To tackle crime and violence more effectively, Mexico’s judicial system is especially in need of increased investment. The country has an average of 4.4 judges and magistrates per 100,000 people, one-fourth the global average. This has resulted in backlogs of unsolved cases and large numbers of people incarcerated without being sentenced. Strengthening the judiciary is of particular importance for combatting Mexico’s high levels of impunity.

Mexico’s socio-economic resilience, as measured by its Positive Peace Index (PPI) score, has deteriorated by 3.1 percent since 2009. This contrasts with an average improvement of 1.2 percent for the wider Central America and the Caribbean region. Positive Peace is a measure of the attitudes, institutions and structures that create and sustain peaceful societies. At the national level, Mexico’s deterioration since 2009 has been mostly driven by deteriorations in four Pillars of Positive Peace: WellFunctioning Government, Low Levels of Corruption, High Levels of Human Capital and Sound Business Environment. At the state level, high levels of corruption and poor governance are statistically related to crime and violence.

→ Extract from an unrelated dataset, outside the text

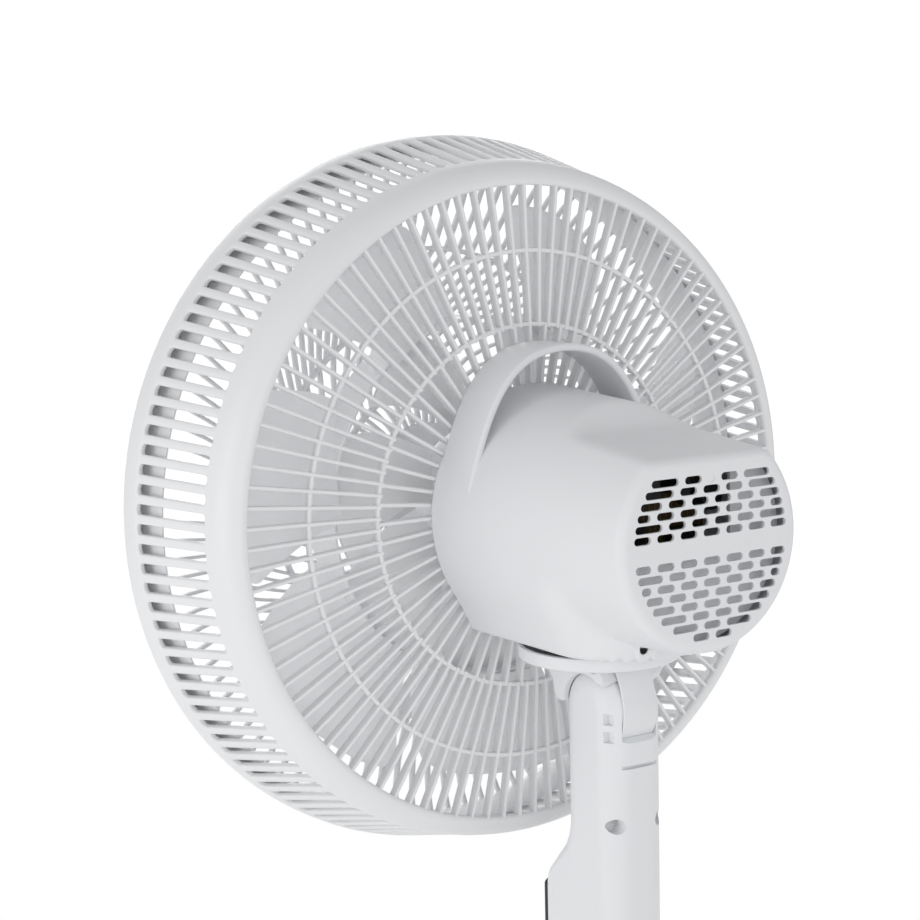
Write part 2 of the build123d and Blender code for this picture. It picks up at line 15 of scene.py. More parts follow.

Effective peacebuilding strategies require a full understanding of the system dynamics associated with organized crime, policing, judicial processes, government decision-making, budgeting, corruption and more. IEP has developed a product known as Halo, which provides a 24-step, building-block approach to analyzing societal systems. This and other system mapping tools could be used to better understand how various social ills interact and to identify entry points to improve peacefulness in Mexico.